Problem to work on: Lift out all lines below that contain "only".
***** Supplied data
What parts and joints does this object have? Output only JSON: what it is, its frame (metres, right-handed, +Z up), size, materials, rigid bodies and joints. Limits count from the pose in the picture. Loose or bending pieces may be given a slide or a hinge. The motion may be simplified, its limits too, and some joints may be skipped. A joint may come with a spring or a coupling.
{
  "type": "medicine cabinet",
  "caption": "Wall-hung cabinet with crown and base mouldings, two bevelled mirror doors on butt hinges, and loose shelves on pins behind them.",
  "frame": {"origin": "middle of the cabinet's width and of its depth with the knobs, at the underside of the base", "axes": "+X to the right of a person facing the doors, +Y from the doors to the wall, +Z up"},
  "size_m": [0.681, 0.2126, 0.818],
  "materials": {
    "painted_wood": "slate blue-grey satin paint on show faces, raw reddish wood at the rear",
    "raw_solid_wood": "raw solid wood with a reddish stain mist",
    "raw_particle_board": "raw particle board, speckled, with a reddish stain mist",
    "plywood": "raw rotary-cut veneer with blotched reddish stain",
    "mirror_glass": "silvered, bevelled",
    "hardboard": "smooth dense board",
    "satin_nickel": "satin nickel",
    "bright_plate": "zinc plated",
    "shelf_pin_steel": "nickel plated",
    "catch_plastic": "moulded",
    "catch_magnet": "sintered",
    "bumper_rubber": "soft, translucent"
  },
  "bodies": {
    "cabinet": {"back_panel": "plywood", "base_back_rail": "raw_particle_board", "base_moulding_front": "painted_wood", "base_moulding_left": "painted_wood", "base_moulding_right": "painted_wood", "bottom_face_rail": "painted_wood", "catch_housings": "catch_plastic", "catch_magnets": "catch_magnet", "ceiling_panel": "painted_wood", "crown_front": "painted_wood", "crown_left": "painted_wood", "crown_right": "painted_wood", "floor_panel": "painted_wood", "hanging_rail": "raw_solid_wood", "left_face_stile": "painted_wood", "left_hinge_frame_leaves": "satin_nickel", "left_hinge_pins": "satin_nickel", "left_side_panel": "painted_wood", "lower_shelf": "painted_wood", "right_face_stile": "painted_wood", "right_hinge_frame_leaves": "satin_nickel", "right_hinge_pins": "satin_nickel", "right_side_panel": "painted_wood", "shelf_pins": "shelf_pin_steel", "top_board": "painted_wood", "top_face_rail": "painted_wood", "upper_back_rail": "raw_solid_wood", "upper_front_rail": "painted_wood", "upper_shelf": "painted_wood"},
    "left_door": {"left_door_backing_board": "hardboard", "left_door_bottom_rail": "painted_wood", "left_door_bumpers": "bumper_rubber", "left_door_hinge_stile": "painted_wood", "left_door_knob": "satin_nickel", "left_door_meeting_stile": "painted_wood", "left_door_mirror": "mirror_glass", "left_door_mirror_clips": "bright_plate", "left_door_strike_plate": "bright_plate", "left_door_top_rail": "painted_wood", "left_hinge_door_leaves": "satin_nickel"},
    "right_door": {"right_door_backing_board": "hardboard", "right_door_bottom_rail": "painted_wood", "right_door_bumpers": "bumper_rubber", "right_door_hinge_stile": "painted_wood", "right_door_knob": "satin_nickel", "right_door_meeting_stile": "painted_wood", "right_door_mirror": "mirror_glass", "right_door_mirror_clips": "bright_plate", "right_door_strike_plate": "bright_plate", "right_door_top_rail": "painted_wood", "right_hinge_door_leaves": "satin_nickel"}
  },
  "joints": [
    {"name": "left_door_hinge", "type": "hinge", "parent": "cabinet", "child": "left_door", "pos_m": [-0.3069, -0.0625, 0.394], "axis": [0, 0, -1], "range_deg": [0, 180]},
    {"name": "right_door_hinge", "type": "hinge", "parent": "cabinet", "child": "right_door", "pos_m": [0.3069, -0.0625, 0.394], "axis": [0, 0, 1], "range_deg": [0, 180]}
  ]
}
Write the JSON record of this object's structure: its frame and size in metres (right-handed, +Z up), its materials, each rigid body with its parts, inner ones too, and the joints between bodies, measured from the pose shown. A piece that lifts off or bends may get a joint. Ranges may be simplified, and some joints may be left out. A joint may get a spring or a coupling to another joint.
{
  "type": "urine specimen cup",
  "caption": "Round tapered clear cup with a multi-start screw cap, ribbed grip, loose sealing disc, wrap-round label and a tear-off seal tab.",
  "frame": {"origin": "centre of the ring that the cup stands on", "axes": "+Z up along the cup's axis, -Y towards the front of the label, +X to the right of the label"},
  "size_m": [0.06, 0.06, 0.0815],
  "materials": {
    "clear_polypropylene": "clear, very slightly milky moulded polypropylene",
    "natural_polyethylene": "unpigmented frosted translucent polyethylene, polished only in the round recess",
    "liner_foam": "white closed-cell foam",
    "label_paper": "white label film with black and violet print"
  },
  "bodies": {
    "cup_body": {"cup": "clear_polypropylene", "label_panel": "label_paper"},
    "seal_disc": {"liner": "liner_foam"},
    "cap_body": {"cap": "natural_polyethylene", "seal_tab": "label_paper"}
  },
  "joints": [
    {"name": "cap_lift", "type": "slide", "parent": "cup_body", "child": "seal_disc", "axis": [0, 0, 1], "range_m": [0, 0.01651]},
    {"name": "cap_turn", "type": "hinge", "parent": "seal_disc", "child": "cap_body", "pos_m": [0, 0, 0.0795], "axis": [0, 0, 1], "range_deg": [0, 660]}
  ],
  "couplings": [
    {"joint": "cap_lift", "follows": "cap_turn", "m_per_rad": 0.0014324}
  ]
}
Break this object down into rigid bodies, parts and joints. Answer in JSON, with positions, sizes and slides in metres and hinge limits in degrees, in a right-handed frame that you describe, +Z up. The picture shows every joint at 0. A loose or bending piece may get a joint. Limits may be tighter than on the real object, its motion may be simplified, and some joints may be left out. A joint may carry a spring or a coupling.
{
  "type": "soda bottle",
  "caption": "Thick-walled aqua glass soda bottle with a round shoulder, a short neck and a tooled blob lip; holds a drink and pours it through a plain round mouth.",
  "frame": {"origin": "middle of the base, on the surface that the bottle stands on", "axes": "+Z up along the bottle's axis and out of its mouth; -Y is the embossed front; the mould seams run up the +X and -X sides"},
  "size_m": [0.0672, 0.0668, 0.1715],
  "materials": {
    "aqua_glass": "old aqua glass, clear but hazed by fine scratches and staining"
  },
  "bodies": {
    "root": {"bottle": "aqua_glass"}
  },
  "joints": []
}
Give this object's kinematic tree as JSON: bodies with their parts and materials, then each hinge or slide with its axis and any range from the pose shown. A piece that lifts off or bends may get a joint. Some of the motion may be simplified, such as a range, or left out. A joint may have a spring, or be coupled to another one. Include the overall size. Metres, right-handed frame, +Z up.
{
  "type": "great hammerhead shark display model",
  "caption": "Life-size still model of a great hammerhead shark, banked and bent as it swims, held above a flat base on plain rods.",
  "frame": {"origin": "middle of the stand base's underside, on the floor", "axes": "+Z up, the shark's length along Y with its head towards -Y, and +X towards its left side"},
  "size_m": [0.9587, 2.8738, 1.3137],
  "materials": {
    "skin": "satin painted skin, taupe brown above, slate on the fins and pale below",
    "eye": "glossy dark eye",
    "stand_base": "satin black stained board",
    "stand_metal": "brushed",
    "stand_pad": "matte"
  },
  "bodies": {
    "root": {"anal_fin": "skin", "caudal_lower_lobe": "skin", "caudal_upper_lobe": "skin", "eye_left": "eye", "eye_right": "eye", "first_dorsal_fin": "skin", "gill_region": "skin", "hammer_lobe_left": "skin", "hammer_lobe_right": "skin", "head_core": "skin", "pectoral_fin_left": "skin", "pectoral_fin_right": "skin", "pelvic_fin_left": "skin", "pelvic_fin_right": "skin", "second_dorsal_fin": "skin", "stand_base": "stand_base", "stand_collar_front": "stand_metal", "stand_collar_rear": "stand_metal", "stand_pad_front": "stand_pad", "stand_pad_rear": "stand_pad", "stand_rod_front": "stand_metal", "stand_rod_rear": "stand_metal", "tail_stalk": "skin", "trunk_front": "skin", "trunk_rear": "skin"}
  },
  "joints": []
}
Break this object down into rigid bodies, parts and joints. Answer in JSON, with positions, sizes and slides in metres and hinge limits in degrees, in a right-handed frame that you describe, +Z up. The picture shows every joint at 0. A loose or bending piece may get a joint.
**********
Written solution:
What parts and joints does this object have? Output only JSON: what it is, its frame (metres, right-handed, +Z up), size, materials, rigid bodies and joints. Limits count from the pose in the picture. Loose or bending pieces may be given a slide or a hinge. The motion may be simplified, its limits too, and some joints may be skipped. A joint may come with a spring or a coupling.
    "natural_polyethylene": "unpigmented frosted translucent polyethylene, polished only in the round recess",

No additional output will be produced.